Objective »
Beginning at the line containing "cad_parts[node].hide_render = cad_parts[node].hide_viewport", output every line to the end of the data below exactly as it appears.

···

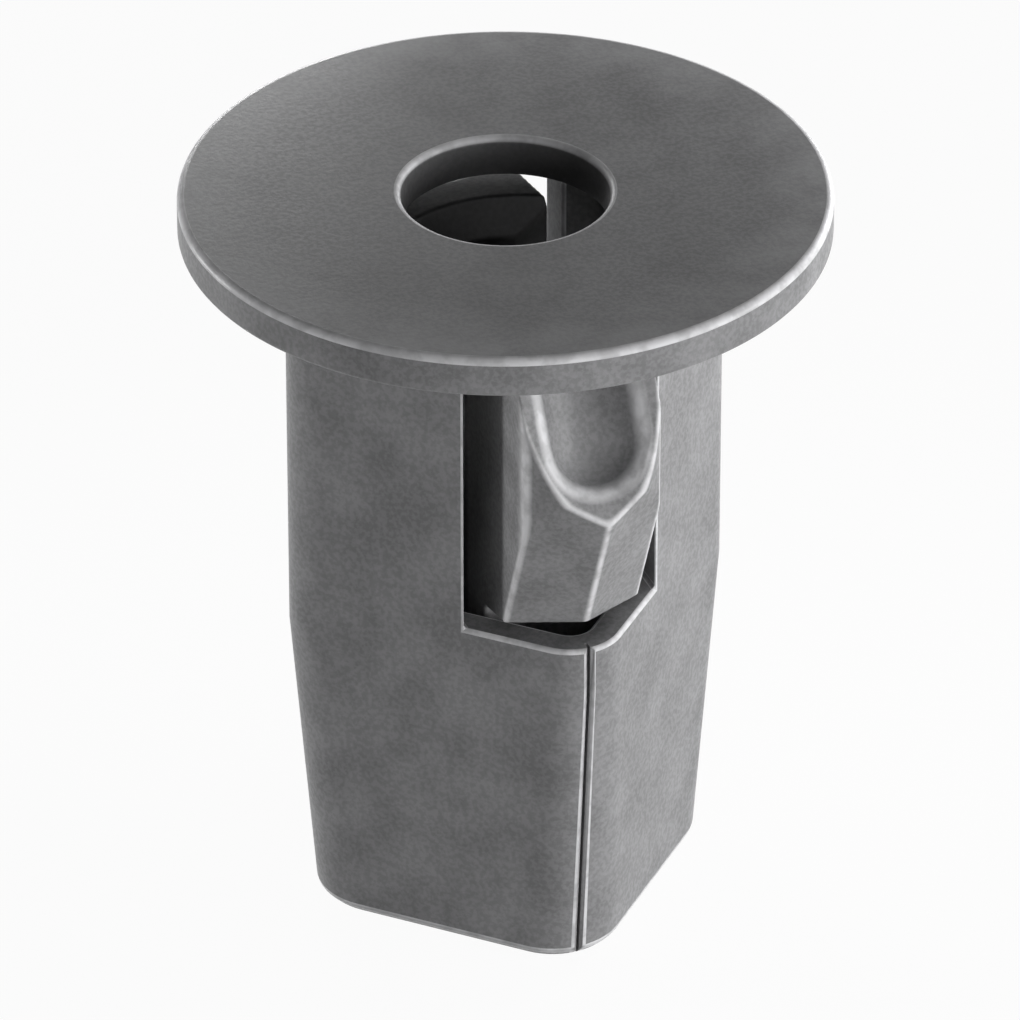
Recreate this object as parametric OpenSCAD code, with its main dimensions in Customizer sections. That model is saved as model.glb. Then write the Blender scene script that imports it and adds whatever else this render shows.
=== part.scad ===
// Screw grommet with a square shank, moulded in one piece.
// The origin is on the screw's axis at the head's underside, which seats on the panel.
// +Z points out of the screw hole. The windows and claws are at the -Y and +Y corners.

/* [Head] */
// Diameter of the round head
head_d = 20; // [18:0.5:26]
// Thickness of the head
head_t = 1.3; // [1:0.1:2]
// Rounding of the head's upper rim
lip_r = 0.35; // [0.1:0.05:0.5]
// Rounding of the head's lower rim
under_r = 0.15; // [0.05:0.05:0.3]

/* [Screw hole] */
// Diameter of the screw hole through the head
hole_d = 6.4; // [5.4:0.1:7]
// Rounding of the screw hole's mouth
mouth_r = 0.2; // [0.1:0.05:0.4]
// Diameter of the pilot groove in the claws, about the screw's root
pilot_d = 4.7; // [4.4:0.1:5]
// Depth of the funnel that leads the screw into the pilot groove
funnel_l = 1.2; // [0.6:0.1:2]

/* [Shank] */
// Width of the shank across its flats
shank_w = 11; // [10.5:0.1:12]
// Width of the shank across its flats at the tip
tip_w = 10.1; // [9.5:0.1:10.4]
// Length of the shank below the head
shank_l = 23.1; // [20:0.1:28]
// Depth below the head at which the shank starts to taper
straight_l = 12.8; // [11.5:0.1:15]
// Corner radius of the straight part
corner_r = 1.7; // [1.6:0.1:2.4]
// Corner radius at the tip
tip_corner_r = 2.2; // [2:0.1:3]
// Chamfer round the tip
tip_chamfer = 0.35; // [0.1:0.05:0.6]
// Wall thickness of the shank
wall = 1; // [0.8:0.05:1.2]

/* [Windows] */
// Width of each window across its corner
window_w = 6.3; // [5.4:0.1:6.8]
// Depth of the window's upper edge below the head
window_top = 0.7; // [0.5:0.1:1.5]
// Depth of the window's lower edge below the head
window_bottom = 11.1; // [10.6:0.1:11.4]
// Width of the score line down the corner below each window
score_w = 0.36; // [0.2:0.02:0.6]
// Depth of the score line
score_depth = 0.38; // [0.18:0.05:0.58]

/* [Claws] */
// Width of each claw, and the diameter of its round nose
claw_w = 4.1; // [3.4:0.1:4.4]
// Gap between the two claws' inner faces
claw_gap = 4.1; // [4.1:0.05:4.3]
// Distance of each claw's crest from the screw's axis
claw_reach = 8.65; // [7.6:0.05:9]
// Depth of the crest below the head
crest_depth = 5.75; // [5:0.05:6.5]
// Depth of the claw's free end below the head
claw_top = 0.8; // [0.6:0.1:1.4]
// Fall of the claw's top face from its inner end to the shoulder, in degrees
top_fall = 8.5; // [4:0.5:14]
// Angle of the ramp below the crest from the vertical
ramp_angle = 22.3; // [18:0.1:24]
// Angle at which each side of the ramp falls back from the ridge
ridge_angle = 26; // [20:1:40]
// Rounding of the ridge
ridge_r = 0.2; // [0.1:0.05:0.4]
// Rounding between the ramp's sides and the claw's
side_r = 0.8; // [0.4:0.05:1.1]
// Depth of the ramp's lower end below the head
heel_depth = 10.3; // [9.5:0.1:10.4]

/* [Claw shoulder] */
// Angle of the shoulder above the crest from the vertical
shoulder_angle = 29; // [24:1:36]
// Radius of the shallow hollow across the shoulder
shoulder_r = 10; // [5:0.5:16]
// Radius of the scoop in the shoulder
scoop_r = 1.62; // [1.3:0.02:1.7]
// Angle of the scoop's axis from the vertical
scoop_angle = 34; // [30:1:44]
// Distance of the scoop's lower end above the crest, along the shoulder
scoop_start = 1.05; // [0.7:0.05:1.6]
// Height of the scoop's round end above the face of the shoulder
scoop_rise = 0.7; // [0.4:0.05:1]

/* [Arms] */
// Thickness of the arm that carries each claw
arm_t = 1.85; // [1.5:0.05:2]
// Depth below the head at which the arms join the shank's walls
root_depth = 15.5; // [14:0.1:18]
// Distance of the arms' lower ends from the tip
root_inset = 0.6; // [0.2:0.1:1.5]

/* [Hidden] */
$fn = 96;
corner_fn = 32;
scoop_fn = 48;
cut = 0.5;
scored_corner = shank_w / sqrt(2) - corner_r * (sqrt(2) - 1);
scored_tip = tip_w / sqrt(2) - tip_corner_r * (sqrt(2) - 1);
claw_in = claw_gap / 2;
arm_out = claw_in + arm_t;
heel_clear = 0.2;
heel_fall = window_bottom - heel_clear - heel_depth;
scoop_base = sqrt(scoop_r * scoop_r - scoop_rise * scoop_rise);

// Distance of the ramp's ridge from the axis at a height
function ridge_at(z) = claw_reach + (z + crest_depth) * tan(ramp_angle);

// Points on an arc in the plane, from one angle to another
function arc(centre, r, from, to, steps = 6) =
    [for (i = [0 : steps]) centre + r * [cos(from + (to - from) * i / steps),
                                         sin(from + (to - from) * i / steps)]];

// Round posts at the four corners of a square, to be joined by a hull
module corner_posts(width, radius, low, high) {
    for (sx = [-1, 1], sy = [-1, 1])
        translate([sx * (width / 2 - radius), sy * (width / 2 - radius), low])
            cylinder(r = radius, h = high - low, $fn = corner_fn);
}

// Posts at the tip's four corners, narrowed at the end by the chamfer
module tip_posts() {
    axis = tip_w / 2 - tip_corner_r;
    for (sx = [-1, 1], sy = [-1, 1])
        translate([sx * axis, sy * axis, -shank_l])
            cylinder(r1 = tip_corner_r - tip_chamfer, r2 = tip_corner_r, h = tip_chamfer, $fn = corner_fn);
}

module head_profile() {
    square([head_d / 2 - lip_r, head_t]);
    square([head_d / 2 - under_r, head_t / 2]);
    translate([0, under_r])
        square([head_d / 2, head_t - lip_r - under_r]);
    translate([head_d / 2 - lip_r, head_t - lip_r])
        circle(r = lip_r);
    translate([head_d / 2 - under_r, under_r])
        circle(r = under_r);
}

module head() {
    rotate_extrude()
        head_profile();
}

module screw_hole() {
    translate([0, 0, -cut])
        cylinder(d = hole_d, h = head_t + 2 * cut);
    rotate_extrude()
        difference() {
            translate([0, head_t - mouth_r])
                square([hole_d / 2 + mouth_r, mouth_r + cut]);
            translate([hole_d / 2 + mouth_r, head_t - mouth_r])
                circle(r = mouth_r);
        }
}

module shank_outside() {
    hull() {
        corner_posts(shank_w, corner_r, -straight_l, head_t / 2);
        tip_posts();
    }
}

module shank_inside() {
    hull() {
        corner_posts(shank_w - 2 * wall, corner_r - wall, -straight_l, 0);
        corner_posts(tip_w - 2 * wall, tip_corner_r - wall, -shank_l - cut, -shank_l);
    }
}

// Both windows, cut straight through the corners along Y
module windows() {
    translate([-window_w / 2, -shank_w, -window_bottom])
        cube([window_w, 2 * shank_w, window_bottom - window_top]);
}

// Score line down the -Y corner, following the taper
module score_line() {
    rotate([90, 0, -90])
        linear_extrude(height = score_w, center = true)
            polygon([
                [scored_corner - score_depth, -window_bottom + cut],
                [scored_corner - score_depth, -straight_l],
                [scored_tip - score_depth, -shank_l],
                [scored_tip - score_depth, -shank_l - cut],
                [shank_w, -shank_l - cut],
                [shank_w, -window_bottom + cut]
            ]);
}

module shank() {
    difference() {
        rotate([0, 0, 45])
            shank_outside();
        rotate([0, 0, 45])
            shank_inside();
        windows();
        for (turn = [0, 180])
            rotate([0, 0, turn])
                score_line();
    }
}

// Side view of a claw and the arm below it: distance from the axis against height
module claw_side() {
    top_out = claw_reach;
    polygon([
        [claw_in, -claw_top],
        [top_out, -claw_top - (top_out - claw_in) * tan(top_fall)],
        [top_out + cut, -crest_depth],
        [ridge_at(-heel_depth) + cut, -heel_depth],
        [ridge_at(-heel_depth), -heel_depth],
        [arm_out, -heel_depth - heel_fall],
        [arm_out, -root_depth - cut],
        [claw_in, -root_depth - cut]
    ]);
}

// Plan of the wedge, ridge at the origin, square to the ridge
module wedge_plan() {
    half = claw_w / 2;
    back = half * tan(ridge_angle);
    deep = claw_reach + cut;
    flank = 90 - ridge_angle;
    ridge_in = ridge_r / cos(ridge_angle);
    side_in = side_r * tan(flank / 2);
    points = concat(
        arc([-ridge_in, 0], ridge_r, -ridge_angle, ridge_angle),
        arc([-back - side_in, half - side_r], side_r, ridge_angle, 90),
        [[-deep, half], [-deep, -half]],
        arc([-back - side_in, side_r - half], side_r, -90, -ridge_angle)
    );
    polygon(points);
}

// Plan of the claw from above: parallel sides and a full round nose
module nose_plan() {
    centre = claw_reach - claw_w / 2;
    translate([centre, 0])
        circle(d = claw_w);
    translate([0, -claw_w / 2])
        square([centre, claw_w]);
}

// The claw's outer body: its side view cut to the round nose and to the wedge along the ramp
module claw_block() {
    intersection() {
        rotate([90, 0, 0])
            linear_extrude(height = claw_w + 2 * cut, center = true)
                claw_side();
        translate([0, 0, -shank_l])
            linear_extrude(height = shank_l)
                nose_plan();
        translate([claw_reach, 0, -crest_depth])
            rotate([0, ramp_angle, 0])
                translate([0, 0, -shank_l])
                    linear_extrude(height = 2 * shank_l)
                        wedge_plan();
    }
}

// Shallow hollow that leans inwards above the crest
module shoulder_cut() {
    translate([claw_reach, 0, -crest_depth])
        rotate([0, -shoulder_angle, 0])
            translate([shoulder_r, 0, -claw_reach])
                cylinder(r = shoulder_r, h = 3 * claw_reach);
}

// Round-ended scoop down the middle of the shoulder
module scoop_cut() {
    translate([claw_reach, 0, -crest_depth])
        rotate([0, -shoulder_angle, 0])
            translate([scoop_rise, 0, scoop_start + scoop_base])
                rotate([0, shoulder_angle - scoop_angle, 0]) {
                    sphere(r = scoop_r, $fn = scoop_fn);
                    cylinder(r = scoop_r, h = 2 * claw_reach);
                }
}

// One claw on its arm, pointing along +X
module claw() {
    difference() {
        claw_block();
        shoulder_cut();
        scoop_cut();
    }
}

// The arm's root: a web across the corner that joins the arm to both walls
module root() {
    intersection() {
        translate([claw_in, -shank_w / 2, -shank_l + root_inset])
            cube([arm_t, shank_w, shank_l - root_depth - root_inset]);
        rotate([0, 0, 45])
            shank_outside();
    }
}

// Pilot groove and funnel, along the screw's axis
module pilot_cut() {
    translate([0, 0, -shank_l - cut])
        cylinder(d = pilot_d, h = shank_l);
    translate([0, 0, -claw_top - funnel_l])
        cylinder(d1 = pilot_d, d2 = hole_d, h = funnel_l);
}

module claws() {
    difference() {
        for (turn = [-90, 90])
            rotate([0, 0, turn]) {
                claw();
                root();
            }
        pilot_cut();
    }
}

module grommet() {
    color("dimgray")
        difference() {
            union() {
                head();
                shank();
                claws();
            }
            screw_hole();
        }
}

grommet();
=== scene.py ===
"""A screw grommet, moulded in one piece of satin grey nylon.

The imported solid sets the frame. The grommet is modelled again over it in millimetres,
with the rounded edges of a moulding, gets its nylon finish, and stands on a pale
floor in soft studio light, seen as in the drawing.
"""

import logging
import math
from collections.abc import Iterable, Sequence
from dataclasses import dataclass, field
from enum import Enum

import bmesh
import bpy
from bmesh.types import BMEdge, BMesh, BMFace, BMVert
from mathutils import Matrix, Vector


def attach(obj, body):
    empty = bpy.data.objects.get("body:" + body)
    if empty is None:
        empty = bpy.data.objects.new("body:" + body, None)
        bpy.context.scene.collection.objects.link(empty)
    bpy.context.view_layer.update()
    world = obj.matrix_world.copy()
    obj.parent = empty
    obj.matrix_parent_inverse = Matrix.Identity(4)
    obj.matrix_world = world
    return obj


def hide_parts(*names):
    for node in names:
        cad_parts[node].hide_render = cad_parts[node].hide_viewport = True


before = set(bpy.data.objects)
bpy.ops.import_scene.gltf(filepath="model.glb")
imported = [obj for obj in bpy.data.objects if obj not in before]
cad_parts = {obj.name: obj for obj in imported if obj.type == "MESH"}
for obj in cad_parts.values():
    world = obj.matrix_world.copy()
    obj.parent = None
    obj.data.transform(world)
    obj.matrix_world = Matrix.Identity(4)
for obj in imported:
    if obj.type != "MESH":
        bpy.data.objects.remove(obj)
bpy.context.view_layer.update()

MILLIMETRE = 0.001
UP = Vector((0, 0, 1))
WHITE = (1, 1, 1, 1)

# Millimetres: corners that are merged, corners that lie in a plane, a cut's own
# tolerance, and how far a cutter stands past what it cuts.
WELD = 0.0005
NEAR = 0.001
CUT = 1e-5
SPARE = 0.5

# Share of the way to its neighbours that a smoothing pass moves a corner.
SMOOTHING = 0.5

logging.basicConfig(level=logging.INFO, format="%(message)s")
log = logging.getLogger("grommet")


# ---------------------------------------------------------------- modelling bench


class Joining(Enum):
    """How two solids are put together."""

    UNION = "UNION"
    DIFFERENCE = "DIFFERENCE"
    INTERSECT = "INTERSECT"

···

Exercise solution »
        cad_parts[node].hide_render = cad_parts[node].hide_viewport = True


before = set(bpy.data.objects)
bpy.ops.import_scene.gltf(filepath="model.glb")
imported = [obj for obj in bpy.data.objects if obj not in before]
cad_parts = {obj.name: obj for obj in imported if obj.type == "MESH"}
for obj in cad_parts.values():
    world = obj.matrix_world.copy()
    obj.parent = None
    obj.data.transform(world)
    obj.matrix_world = Matrix.Identity(4)
for obj in imported:
    if obj.type != "MESH":
        bpy.data.objects.remove(obj)
bpy.context.view_layer.update()

MILLIMETRE = 0.001
UP = Vector((0, 0, 1))
WHITE = (1, 1, 1, 1)

# Millimetres: corners that are merged, corners that lie in a plane, a cut's own
# tolerance, and how far a cutter stands past what it cuts.
WELD = 0.0005
NEAR = 0.001
CUT = 1e-5
SPARE = 0.5

# Share of the way to its neighbours that a smoothing pass moves a corner.
SMOOTHING = 0.5

logging.basicConfig(level=logging.INFO, format="%(message)s")
log = logging.getLogger("grommet")


# ---------------------------------------------------------------- modelling bench


class Joining(Enum):
    """How two solids are put together."""

    UNION = "UNION"
    DIFFERENCE = "DIFFERENCE"
    INTERSECT = "INTERSECT"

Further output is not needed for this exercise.